Consider a situation in which you wake up on Saturday morning and decide whether to postpone tomorrow’s picnic. You open the window and black clouds cover the sky, and you feel a slightly cooler breeze than last night. Every year at this time of year you have stable temperatures and lots of rain, and once it clouds over, the weather deteriorates for a while. But then the daily temperature difference begins to increase, and the weather remains clear for many days. You feel that the relationship between temperature and weather must have changed today and have decided that the weather will be better tomorrow.
This example shows how multiple time series data Xn (X1, X2, …) affect the forecast Y. If we consider the degree of cloudiness Y as a point that jumps through multiple sequential dimensions Xn such as temperature, humidity, and wind speed, we can imagine analyzing the behavior of Y from its trajectory. What comes to mind as such high-dimensional sequential data would be option pricing. In this article, I introduce a feature mapping method for sequential data, assuming its application to option pricing.

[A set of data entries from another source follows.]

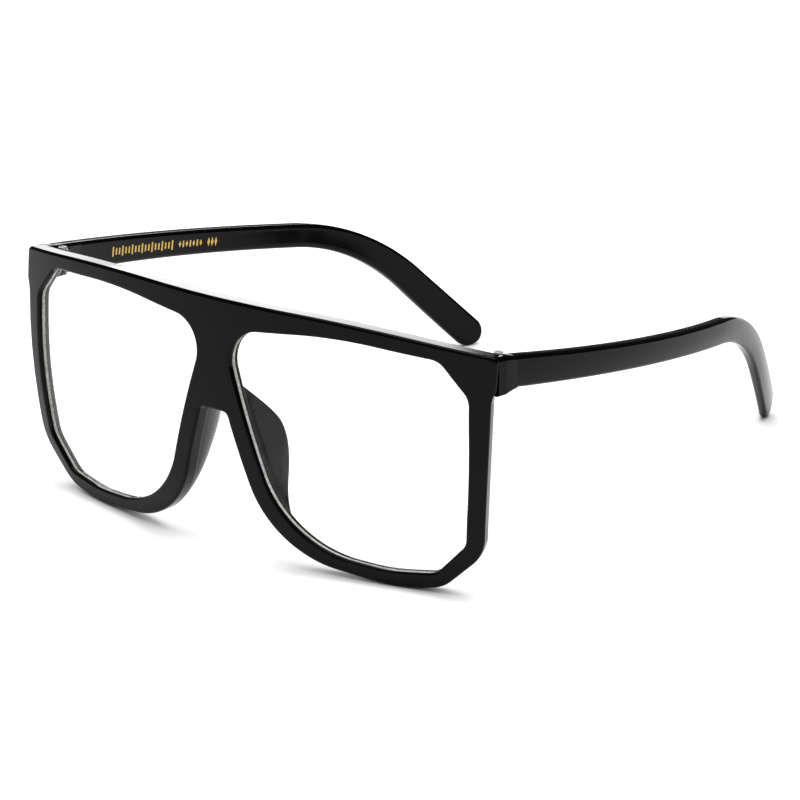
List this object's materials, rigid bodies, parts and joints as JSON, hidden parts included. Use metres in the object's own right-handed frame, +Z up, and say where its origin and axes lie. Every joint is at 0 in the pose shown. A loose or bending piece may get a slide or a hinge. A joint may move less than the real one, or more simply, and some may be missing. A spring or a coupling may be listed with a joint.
{
  "type": "glasses",
  "caption": "Oversized flat-top glasses with a bowed black plastic front, large clear lenses, raised nose pads and folding temples that curve down behind the ears.",
  "frame": {"origin": "middle of the box round the open glasses, on the table: half way between the lenses and half way along the depth", "axes": "+X to the wearer's left, +Y from the lenses back to the temple tips, +Z up"},
  "size_m": [0.1504, 0.1698, 0.0642],
  "materials": {
    "black_plastic": "polished",
    "clear_lens": "clear, polished",
    "hinge_metal": "polished nickel plate",
    "wire_metal": "drawn wire"
  },
  "bodies": {
    "front": {"frame_front": "black_plastic", "lens_left": "clear_lens", "lens_right": "clear_lens", "nose_pad_left": "black_plastic", "nose_pad_right": "black_plastic", "hinge_front_leaf_left": "hinge_metal", "hinge_front_leaf_right": "hinge_metal", "hinge_screw_left": "hinge_metal", "hinge_screw_right": "hinge_metal"},
    "left_temple": {"temple_left": "black_plastic", "core_wire_left": "wire_metal", "hinge_temple_leaf_left": "hinge_metal"},
    "right_temple": {"temple_right": "black_plastic", "core_wire_right": "wire_metal", "hinge_temple_leaf_right": "hinge_metal"}
  },
  "joints": [
    {"name": "left_fold", "type": "hinge", "parent": "front", "child": "left_temple", "pos_m": [0.06693, -0.06263, 0.0553], "axis": [0, 0, 1], "range_deg": [0, 84]},
    {"name": "right_fold", "type": "hinge", "parent": "front", "child": "right_temple", "pos_m": [-0.06693, -0.06263, 0.0553], "axis": [0, 0, -1], "range_deg": [0, 78]}
  ]
}
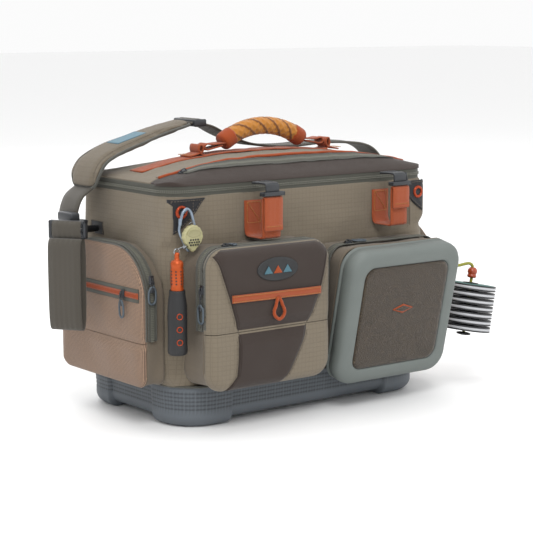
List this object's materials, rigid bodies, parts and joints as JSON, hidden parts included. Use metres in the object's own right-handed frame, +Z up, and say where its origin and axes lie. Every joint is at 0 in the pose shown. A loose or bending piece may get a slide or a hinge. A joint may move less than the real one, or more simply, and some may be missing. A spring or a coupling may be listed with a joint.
{
  "type": "fishing gear bag",
  "caption": "Soft fishing gear bag on a moulded base with zipped lid, front and end pockets, fold-down bench pocket, carry handle and shoulder strap.",
  "frame": {"origin": "centre of the underside of the moulded base, on the surface that the bag stands on", "axes": "+X along the bag's length to the right seen from the front, -Y out of the front, +Z up"},
  "size_m": [0.5678, 0.2846, 0.3315],
  "materials": {
    "ripstop_tan": "checked ripstop weave",
    "cloth_brown": "smooth heavy cloth",
    "tape_grey": "zip tape and binding",
    "gusset_tan": "soft gathered cloth",
    "mesh_salmon": "coated open mesh over cloth",
    "web_orange": "woven webbing",
    "web_strap": "woven webbing",
    "pad_cloth": "padded ripstop",
    "lining": "plain lining",
    "grip_braid": "braided cord",
    "base_plastic": "dimpled moulding",
    "tray_plastic": "smooth moulded foam shell",
    "felt": "speckled felt",
    "foam": "closed-cell foam",
    "tab_black": "coated cloth",
    "hardware_dark": "moulded",
    "grommet_orange": "anodised",
    "slider_metal": "dark plated",
    "carabiner_metal": "anodised",
    "retractor_plastic": "satin",
    "tube_orange": "anodised",
    "sheath_rubber": "moulded",
    "cord_lime": "braided cord",
    "spool_silver": "moulded",
    "toggle_orange": "moulded"
  },
  "bodies": {
    "bag": {"body_front_panel": "ripstop_tan", "body_back_panel": "ripstop_tan", "body_end_panels": "ripstop_tan", "molded_base": "base_plastic", "body_zip_tape": "tape_grey", "corner_tabs": "tab_black", "tab_grommets": "grommet_orange", "front_pocket_gusset": "gusset_tan", "front_pocket_lower_panel": "cloth_brown", "bench_gusset": "gusset_tan", "end_pocket_gussets": "gusset_tan", "end_pocket_lower_meshes": "mesh_salmon", "divider_long": "lining", "dividers_cross": "lining", "ring_tabs": "web_strap", "d_rings": "hardware_dark", "rod_strap_tabs": "web_orange"},
    "lid": {"lid_shell": "ripstop_tan", "lid_front_band": "cloth_brown", "lid_zip_tape": "tape_grey", "lid_webbing": "web_orange", "lid_lining": "lining"},
    "handle": {"handle_grip": "grip_braid", "handle_loops": "web_orange"},
    "strap": {"shoulder_pad": "pad_cloth", "strap_web": "web_strap", "strap_buckles": "hardware_dark", "snap_hooks": "hardware_dark", "strap_left_loop": "web_strap"},
    "front_flap": {"front_flap_panel": "cloth_brown", "front_flap_band": "web_orange"},
    "bench": {"bench_shell": "tray_plastic", "bench_felt": "felt", "bench_foam": "foam"},
    "left_flap": {"left_flap_mesh": "mesh_salmon", "left_flap_zip": "tape_grey"},
    "right_flap": {"right_flap_mesh": "mesh_salmon", "right_flap_zip": "tape_grey"},
    "rod_strap_left": {"rod_web_left": "web_orange", "rod_hook_left": "hardware_dark"},
    "rod_strap_right": {"rod_web_right": "web_orange", "rod_hook_right": "hardware_dark"},
    "retractor": {"carabiner": "carabiner_metal", "retractor_case": "retractor_plastic"},
    "thermometer": {"thermometer_tube": "tube_orange"},
    "sheath": {"thermometer_sheath": "sheath_rubber"},
    "spool_post": {"tippet_cord": "cord_lime"},
    "spools": {"tippet_spools": "spool_silver"},
    "toggle": {"tippet_toggle": "toggle_orange"},
    "lid_pocket_slider": {"lid_pocket_slider": "slider_metal"},
    "front_slider_top": {"front_slider_top": "slider_metal"},
    "front_slider_left": {"front_slider_left": "slider_metal"},
    "bench_slider_top": {"bench_slider_top": "slider_metal"},
    "bench_slider_left": {"bench_slider_left": "slider_metal"},
    "left_arch_slider": {"left_arch_slider": "slider_metal"},
    "left_mesh_slider": {"left_mesh_slider": "slider_metal"},
    "main_zip_slider": {"main_zip_slider": "slider_metal"}
  },
  "joints": [
    {"name": "lid_hinge", "type": "hinge", "parent": "bag", "child": "lid", "pos_m": [0, 0.095, 0.262], "axis": [-1, 0, 0], "range_deg": [0, 80]},
    {"name": "handle_hinge", "type": "hinge", "parent": "lid", "child": "handle", "pos_m": [0.009, 0, 0.3], "axis": [1, 0, 0], "range_deg": [-8, 40]},
    {"name": "strap_bail", "type": "hinge", "parent": "bag", "child": "strap", "pos_m": [0, 0.048, 0.21], "axis": [-1, 0, 0], "range_deg": [0, 108]},
    {"name": "front_flap_hinge", "type": "hinge", "parent": "bag", "child": "front_flap", "pos_m": [-0.0865, -0.145, 0.112], "axis": [1, 0, 0], "range_deg": [0, 110]},
    {"name": "bench_hinge", "type": "hinge", "parent": "bag", "child": "bench", "pos_m": [0.091, -0.112, 0.036], "axis": [1, 0, 0], "range_deg": [0, 76]},
    {"name": "left_flap_hinge", "type": "hinge", "parent": "bag", "child": "left_flap", "pos_m": [-0.216, 0.004, 0.098], "axis": [0, -1, 0], "range_deg": [0, 85], "deforming": ["strap_left_loop"]},
    {"name": "right_flap_hinge", "type": "hinge", "parent": "bag", "child": "right_flap", "pos_m": [0.216, 0.004, 0.098], "axis": [0, 1, 0], "range_deg": [0, 85]},
    {"name": "rod_strap_left_hinge", "type": "hinge", "parent": "bag", "child": "rod_strap_left", "pos_m": [-0.075, -0.127, 0.209], "axis": [1, 0, 0], "range_deg": [0, 60]},
    {"name": "rod_strap_right_hinge", "type": "hinge", "parent": "bag", "child": "rod_strap_right", "pos_m": [0.112, -0.127, 0.209], "axis": [1, 0, 0], "range_deg": [0, 60]},
    {"name": "retractor_swing", "type": "hinge", "parent": "bag", "child": "retractor", "pos_m": [-0.172, -0.0945, 0.24], "axis": [-1, 0, 0], "range_deg": [0, 40]},
    {"name": "retractor_pull", "type": "slide", "parent": "retractor", "child": "thermometer", "axis": [0, 0, -1], "range_m": [0, 0.04], "stiffness_N_per_m": 60},
    {"name": "sheath_pull", "type": "slide", "parent": "thermometer", "child": "sheath", "axis": [0, 0, -1], "range_m": [0, 0.04]},
    {"name": "spool_swing", "type": "hinge", "parent": "bag", "child": "spool_post", "pos_m": [0.262, -0.091, 0.143], "axis": [0, -1, 0], "range_deg": [0, 25]},
    {"name": "spool_spin", "type": "hinge", "parent": "spool_post", "child": "spools", "pos_m": [0.262, -0.091, 0.09], "axis": [0.1736, 0, 0.9848], "continuous": true},
    {"name": "toggle_slide", "type": "slide", "parent": "spool_post", "child": "toggle", "axis": [-0.1736, 0, -0.9848], "range_m": [0, 0.005]},
    {"name": "lid_pocket_zip", "type": "slide", "parent": "lid", "child": "lid_pocket_slider", "axis": [0.9863, 0, 0.165], "range_m": [0, 0.04]},
    {"name": "front_zip_top", "type": "slide", "parent": "bag", "child": "front_slider_top", "axis": [1, 0, 0], "range_m": [0, 0.035]},
    {"name": "front_zip_left", "type": "slide", "parent": "bag", "child": "front_slider_left", "axis": [0, 0, -1], "range_m": [0, 0.03]},
    {"name": "bench_zip_top", "type": "slide", "parent": "bag", "child": "bench_slider_top", "axis": [1, 0, 0], "range_m": [0, 0.04]},
    {"name": "bench_zip_left", "type": "slide", "parent": "bag", "child": "bench_slider_left", "axis": [0, 0, -1], "range_m": [0, 0.04]},
    {"name": "left_arch_zip", "type": "slide", "parent": "bag", "child": "left_arch_slider", "axis": [0, 0, -1], "range_m": [0, 0.01]},
    {"name": "left_mesh_zip", "type": "slide", "parent": "left_flap", "child": "left_mesh_slider", "axis": [0, 1, 0], "range_m": [0, 0.08]},
    {"name": "main_zip", "type": "slide", "parent": "bag", "child": "main_zip_slider", "axis": [-1, 0, 0], "range_m": [0, 0.06]}
  ],
  "couplings": [
    {"joint": "strap_bail", "follows": "lid_hinge", "ratio": 1.35}
  ]
}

- Sections 2 and 3 discuss how deeply to analyze the trajectory of Y (Level)
- Section 4 introduce pre-processing when used in machine learning
- Section 5 present a study that improves on the problems of the mapping method
- Section 6 briefly introduce its application to generative models, which I have begun to use in my personal trading
1. Background
If an option price in front of you has a similar price movement to the past, can you really say that the price movement is similar to the past when the surrounding economic conditions are taken into account? And how well does machine learning work with such complex sequential (time series) data?
All machine learning models challenge “potential symmetries”¹ in the process of processing high-dimensional, complex data. For example, the training model used in image recognition can recognize the original image even when the original image has been rotated or its color has changed. This is because the training model is able to successfully obtain feature maps that are not affected by the changes.
On the other hand, with sequential data, it is more difficult to obtain “potential symmetries” than with image data. As is the case with option prices, the model behind the data changes over time, and a large number of variables that are dominant to price changes are interchanged. Therefore, situations often arise in which the shape and statistics are completely different, even though they potentially have the same characteristics.
For example, if φ squares t, Figure 1 shows the paths formed by (γx, γy) on the left, (γxφ, γyφ) in the center dashed line, and γx and γy (or γxφ and γyφ) on the right. Comparing the left and center plots, the mean, variance, and correlation of the two variables are clearly different before and after reparameterization with φ. On the other hand, on the right, the relationship between the two variables is perfectly consistent regardless of the reparameterization of φ. In other words, for those interested only in the relationship between γx and γy, φ is just noise. Therefore, statistical moments are not sufficient to map features from the 3-dimensional Path including t shown here.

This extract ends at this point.